Restaurant information
- Established: 1966
- Owner: Sikarachat Baisamut
- Previous owner(s): Chote and Samai Baisamut
- Food type: Pad Thai; pork satay; fresh orange juice;
- Website: thipsamai.com

= Thipsamai =

Restaurant in Bangkok, Thailand

Thipsamai (ทิพย์สมัย, /th/) is a restaurant on Maha Chai Road in Samran Rat, Bangkok, Thailand. The restaurant is notable for its Pad Thai, using sun dried sen chan noodles from Chantaburi Province and a homemade prawn oil.

==History==
It opened in the 1950s as a street stall and subsequently moved into a physical storefront in 1966. Owned by Sikarachat Baisamut, Thipsamai was named for his mother, Samai Baisamut, who opened the stall in Bangkok after selling pad thai with her mother on a boat on Phasi Charoen Canal in Samut Sakhon Province.

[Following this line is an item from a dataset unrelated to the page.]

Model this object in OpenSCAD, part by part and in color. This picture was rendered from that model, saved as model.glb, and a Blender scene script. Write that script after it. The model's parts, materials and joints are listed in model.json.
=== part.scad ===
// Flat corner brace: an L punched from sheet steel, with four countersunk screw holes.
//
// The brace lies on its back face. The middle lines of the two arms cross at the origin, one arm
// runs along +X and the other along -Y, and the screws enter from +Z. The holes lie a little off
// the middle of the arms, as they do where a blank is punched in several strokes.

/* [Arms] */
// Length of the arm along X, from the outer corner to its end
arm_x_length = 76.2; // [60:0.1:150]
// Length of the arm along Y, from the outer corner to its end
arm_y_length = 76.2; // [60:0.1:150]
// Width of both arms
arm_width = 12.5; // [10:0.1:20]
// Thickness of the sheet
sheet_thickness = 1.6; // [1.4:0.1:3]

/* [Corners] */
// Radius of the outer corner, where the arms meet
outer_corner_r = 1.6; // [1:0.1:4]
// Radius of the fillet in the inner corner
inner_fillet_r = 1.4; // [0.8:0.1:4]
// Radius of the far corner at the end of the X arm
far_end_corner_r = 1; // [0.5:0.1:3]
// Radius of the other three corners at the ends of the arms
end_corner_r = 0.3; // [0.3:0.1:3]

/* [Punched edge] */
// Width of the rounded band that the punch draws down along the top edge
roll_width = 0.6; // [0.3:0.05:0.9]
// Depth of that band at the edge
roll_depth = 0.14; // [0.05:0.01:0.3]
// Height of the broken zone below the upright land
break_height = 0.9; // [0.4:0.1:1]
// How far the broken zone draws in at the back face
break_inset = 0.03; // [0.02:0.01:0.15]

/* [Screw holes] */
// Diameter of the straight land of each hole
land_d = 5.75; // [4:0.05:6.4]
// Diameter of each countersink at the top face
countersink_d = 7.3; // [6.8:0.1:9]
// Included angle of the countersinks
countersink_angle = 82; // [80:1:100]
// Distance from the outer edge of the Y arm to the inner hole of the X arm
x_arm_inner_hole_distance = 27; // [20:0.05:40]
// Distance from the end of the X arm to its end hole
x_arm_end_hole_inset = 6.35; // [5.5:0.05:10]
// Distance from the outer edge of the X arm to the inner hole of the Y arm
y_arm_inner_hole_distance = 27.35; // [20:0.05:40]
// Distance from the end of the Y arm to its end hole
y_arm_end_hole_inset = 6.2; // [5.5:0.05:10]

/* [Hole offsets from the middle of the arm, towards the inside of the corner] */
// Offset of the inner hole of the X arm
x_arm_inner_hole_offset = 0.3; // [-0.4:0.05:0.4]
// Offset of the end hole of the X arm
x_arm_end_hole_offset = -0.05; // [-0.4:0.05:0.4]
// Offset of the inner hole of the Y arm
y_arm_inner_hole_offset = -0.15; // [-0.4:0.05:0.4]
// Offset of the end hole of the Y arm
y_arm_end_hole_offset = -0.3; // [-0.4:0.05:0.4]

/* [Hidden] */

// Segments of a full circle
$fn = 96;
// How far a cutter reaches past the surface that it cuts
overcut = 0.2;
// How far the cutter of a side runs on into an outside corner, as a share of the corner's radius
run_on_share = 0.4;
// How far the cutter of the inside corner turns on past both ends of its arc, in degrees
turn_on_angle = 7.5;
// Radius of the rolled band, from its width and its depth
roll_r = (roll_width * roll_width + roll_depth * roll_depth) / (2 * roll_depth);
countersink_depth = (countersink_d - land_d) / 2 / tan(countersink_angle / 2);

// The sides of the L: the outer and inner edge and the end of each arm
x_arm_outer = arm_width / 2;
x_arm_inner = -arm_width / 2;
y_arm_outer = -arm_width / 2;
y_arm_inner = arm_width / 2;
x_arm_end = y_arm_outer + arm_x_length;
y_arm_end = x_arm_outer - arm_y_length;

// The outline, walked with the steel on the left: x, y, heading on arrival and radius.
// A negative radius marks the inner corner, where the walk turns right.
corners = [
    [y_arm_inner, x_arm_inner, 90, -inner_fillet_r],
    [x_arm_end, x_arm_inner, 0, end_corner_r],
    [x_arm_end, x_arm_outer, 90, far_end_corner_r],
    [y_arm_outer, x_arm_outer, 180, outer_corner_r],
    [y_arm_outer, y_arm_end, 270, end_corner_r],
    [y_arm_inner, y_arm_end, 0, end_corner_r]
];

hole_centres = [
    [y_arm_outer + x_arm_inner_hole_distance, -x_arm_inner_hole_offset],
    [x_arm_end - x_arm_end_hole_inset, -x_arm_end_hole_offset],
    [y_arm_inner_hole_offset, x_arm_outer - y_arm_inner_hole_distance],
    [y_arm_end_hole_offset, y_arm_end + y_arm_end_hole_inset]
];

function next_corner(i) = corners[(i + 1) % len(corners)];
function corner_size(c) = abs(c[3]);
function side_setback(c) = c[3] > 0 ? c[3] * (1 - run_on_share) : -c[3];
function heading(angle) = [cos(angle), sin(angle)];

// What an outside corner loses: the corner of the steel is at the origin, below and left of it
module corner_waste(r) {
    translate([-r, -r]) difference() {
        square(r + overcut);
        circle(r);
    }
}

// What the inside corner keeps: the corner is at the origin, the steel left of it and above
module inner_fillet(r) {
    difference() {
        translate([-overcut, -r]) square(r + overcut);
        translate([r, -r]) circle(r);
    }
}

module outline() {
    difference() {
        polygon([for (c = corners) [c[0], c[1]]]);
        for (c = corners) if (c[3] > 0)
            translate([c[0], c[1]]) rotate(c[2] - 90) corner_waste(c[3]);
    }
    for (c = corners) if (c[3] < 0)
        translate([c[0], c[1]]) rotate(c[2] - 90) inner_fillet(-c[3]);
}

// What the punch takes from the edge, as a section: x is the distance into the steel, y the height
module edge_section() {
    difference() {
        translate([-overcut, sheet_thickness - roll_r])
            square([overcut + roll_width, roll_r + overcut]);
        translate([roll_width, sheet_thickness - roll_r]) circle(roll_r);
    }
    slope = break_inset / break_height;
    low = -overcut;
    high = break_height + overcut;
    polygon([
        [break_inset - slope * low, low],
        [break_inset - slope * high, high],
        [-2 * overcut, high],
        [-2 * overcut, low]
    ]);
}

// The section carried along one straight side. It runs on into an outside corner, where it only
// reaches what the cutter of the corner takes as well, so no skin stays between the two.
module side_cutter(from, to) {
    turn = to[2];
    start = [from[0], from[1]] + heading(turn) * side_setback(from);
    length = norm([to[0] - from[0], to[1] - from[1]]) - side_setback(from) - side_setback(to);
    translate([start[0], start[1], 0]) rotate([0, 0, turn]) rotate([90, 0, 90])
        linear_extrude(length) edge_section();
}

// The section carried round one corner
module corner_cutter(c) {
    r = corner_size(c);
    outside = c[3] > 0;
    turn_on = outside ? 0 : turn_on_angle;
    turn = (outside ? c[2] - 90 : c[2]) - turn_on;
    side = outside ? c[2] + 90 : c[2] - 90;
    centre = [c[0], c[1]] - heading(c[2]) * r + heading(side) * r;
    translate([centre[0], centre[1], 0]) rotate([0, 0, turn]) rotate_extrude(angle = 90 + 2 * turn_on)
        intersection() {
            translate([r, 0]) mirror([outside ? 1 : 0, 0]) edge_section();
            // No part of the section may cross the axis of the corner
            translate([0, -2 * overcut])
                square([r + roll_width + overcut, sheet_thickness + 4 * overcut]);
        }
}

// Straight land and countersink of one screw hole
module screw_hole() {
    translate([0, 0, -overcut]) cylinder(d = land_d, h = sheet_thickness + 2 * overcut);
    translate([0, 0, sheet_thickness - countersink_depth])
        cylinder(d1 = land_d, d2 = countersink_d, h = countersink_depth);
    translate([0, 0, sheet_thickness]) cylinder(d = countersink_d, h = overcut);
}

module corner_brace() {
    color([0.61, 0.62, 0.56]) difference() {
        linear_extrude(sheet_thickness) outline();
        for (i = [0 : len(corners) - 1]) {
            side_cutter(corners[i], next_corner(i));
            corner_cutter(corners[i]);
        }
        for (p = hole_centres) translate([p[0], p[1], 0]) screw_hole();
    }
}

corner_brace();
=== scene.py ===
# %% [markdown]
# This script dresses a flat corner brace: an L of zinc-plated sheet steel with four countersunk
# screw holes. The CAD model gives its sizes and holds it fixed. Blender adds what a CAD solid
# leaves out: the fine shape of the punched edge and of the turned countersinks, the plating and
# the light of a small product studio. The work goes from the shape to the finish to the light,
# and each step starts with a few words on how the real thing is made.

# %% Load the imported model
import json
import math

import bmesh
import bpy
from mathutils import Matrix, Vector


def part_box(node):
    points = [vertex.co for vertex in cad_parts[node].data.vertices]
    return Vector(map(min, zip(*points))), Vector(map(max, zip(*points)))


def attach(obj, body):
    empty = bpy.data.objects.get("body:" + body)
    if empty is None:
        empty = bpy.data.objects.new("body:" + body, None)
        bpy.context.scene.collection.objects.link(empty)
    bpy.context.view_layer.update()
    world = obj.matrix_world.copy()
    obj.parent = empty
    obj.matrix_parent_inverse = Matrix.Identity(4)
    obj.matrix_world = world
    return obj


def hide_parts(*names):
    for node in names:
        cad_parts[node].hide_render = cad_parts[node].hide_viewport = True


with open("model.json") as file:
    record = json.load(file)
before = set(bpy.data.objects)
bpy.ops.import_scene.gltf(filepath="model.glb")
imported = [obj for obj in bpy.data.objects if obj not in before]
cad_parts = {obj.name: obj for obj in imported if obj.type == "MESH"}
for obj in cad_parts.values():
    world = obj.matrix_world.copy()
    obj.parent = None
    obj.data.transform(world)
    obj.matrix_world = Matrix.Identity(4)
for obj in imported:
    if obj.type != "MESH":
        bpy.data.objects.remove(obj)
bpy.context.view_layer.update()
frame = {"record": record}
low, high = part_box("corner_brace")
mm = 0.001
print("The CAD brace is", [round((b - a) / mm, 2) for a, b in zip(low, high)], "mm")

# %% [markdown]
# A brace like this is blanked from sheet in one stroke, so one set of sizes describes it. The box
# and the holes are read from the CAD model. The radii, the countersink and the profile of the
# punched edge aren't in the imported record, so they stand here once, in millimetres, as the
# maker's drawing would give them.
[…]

According to the restaurant's history, after selling from a boat along the Phasi Charoen Canal, Samai married her husband, Chote Baisamut. Later, Chote's fishing business did not do well, so the couple decided to move to Bangkok with the hope of opening a restaurant. They walked all the way to Samran Rat, commonly known as Pratu Phi ("the Ghost Gate"), and started with a small street-side stall. According to accounts, Pratu Phi at that time was very quiet and dark, with almost no people around. It was not long before the stall became known through word of mouth, and the business gradually improved. Eventually, Field Marshal Plaek Phibunsongkhram, the Prime Minister at the time, visited and tried the Pad Thai. He reportedly said, "This Pad Thai at Pratu Phi is what Pad Thai is truly supposed to taste like." This helped the stall gain widespread recognition as "Pad Thai Pratu Phi." As the business prospered, the couple later rented a shophouse and officially opened the restaurant in 1966. The business has since been passed down to the current generation of owners.

==Branches==
As of 2026, Thipsamai has a total of four branches. In addition to the original location at Samran Rat, the other branches are located at Iconsiam, Siam Paragon, and Phutthamonthon Sai 4, opposite Phutthamonthon, in the Salaya area on the western outskirts of Bangkok.

==Controversy==
Despite its fame, much of the legendary history surrounding Thipsamai has been described as a one-sided claim. The oft-repeated story that Field Marshal Plaek Phibunsongkhram promoted noodles during World War II, leading to the creation of Pad Thai, is considered by the historian Siripote Laomanacharoen to be more of an anecdotal claim than verified fact. He has noted that it is entirely possible the Field Marshal was not even familiar with the dish by that name. Meanwhile, another longtime vendor nearby, "Lung Pa" (ลุงภา, "Uncle Pa"), whose real name was Prapa, was a man aged 76 at the time of his interview. He explained, "We all knew each other. Opening next to us is normal, but that place only came recently." Lung Pa's restaurant originally sold Pad Thai for just 8 baht per plate when it opened in 1975. As of 2026, Lung Pa has passed away. His testimony suggests that many of the techniques and recipes were shared among neighboring vendors, rather than being the invention of a single restaurant.